I will summarize what we have seen as the real concern through our research on this issue. The real concern is that there should be rules in place in the Municipal Grants Act to ensure that neither party can arbitrarily alter the terms and conditions of the relationship by simply backing out, as we saw in 1992. We also want to make sure the assessment on government buildings is no different from the assessment on private sector buildings.
The predictable consequence of that is that no municipality would want a government department to set up shop in its area because it would be forgoing revenue. Why on earth would a municipality want all that space occupied by a freeloader, one might say? I do not think any responsible municipal government would encourage that.
The rules governing federal payments of property taxes have long been an issue in relations between federal and municipal governments. There is a long history that goes back to 1950 when the federal government did not pay any taxes at all on its buildings. It was only after quite a brouhaha that the FCM got satisfaction and the federal government started paying any taxes whatsoever.
Under the Municipal Grants Act the government is able to set its own assessed values on properties and pay lower property taxes. That is a key point that we would like to see addressed in Bill C-10. The government should not be able to arbitrarily say what it will pay per year for occupying a couple of acres of land. That is a big brother type approach that is outdated and obsolete. It does not speak well of the type of intergovernmental relations we would want to see.

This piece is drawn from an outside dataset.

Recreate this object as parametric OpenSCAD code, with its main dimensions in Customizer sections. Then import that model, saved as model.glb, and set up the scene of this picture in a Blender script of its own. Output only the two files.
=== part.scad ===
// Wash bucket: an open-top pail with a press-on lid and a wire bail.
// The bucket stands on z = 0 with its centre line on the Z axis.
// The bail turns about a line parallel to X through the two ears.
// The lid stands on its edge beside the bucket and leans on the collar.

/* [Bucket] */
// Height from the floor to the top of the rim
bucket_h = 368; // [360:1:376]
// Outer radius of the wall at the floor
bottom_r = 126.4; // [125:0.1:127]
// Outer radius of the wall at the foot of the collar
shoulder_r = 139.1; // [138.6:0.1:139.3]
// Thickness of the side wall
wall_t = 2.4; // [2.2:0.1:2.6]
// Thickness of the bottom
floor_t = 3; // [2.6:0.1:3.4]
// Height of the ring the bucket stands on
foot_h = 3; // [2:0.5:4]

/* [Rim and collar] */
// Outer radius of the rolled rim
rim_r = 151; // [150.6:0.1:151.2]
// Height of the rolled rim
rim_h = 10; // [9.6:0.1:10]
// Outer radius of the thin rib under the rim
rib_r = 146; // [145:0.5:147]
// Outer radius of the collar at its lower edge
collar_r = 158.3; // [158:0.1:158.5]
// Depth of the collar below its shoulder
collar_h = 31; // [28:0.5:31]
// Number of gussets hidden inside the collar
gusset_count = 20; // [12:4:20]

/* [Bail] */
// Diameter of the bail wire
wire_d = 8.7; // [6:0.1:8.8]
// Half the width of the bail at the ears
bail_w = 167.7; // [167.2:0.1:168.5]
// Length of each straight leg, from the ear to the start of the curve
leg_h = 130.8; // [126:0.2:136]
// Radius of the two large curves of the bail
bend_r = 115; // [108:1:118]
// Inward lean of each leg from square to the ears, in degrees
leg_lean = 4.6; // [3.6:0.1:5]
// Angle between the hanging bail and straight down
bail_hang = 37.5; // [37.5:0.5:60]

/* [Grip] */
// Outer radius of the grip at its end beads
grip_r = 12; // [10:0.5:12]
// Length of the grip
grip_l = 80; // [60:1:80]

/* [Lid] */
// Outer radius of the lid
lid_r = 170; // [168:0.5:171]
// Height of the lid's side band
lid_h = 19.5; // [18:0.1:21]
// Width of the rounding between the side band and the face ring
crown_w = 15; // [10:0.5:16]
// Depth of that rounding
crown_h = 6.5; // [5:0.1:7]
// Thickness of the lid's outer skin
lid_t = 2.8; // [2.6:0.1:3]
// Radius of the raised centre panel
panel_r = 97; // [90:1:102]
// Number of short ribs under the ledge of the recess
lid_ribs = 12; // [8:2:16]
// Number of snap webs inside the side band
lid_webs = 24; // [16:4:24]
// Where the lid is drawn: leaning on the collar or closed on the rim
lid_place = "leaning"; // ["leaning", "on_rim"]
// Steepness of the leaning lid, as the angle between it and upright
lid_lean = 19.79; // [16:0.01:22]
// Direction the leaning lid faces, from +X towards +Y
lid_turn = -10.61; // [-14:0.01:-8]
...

Currently federal reviews of property values frequently lead to the retroactive reduction of PILTs, causing severe financial disruption to municipal governments. I use the example of 1992 where 2,200 municipalities already had their budgets set for 1993 only to lose their main source of revenue, the federal government tax transfer or the payment of property taxes from the federal government to the municipalities. We cannot have that.
The only recourse of the municipalities is to the municipal grants review committee comprised of appointees of the minister. If they have a grievance about the way property tax values were assessed, their only avenue of recourse is to a group of the minister's own appointees. That is not in the interest of basic fairness or natural justice either. I cannot see how that is fair. I know that is one of the issues that is addressed in Bill C-10. They want an appeals board or an advisory committee that will be structured in a more fair and democratic way.
One thing I will certainly say about the Federation of Canadian Municipalities is that it is nothing if not democratic. It has great consultation with its people. It does not move forward on an issue until it has done broad consultation across the country. It truly builds consensus on issues before it makes an announcement. Hence its frustration that it is not able to have that level of consultation about Bill C-10.
After heavy and long drawn out negotiations in 1995 there was a consensus report of the joint technical committee on PILTs to which I referred. Many of the issues I started my remarks with stem from that report, such as the critical importance of having a guaranteed stream of taxation revenue that they do not have to worry about being arbitrarily interrupted by one party and the fact that property taxes should be set at the same level for government buildings as they are for private sector buildings to avoid the bizarre spectre of losing revenue by having a government department set up shop in a community.
With those few reservations and criticisms our party is reviewing Bill C-10 with the guidance and direction of the Federation of Canadian Municipalities. If it is satisfied with the bill we will do what we can to help get it through to give the federation the security it wants on at least the issues addressed in Bill C-10.